For now the wismec bottle, wanted to fit a bigger bottle at first but went this way for now.
Feeding tube is 3mm Id and squonks like a hose.
Wanted it to be center 510 and positive top cell load.just incase something goes wrong then it will close the circuit and not short the cell.(took a little more work)
Only had ego 510's so i converted it to bottom feed.
And the cell retainer is becoming a trademark.
Also didnt want screws on top to spoil the copper look.

Reactions: Winner 5 | Funny 1


----------



## daniel craig (30/8/18)

It looks really good so far @Resistance I like the look of that wood.

Reactions: Thanks 1


----------



## Resistance (30/8/18)

Thank you guys.I appreciate all your replies.

Reactions: Like 1


----------



## Modyrts (31/8/18)

Saw this on another thread and thought no way can you buy something like this.

Itd absolutely amazing and i love the way it looks!!!!

Especially that cell retainer XD XD

Reactions: Agree 1 | Thanks 1


----------



## MrGSmokeFree (31/8/18)

It looks awesome @Resistance . You have a great talent.

Reactions: Thanks 1


----------



## Resistance (31/8/18)

Thank you All for your comments

Reactions: Like 1


----------



## Resistance (31/8/18)

This is the stump it was made from.

Reactions: Like 5


----------



## veecee (2/9/18)

Also awesome, good job @resitance. Really inspiring!

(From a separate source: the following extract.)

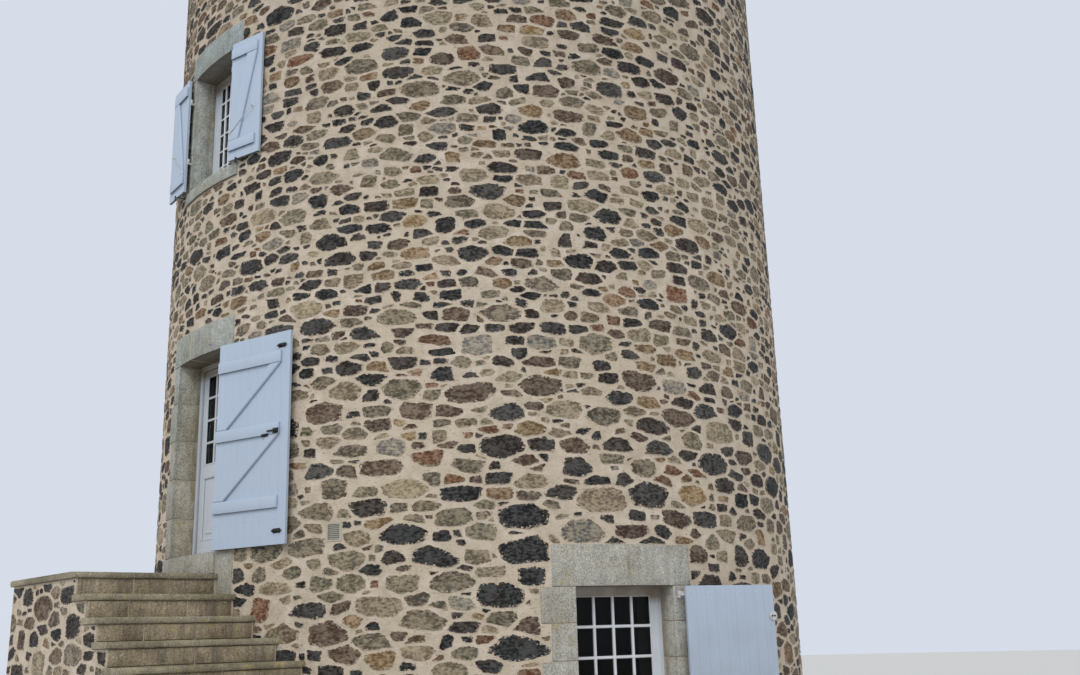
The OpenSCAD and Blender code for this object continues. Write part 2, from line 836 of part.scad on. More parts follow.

Sent from my Lenovo TAB 2 A10-70L using Tapatalk

Reactions: Thanks 1


----------



## Resistance (2/9/18)

Thanks everyone for your possitive feedback.its much appreciated

Reactions: Like 1


----------



## Stosta (3/9/18)

What the?!!?

I can't believe that you can do this! @Resistance that is simply AMA-ZING guy! Just wow!

Reactions: Like 1 | Thanks 1


----------



## Resistance (3/9/18)

To everyone that replied.to you

Reactions: Like 1


----------



## Resistance (5/9/18)

I decided to stay with the natural finish so the wood and its characteristics is not hidden and took off the button,
Sanded with 120 gritt and rubbed with clear poly.
Once again thanks for your possitive feedback

Reactions: Like 1 | Winner 3


----------



## Bulldog (5/9/18)

Looking Good @Resistance agree with the natural finish.

Reactions: Thanks 1


----------



## Resistance (5/9/18)

The wood got too much character to discolour.its got mottled,flamed,spalted tiger,and knots.It would be a shame to fill and discolour to hide it.Thanks to all and @hot.chillie35 for allowing me the time to do this.


----------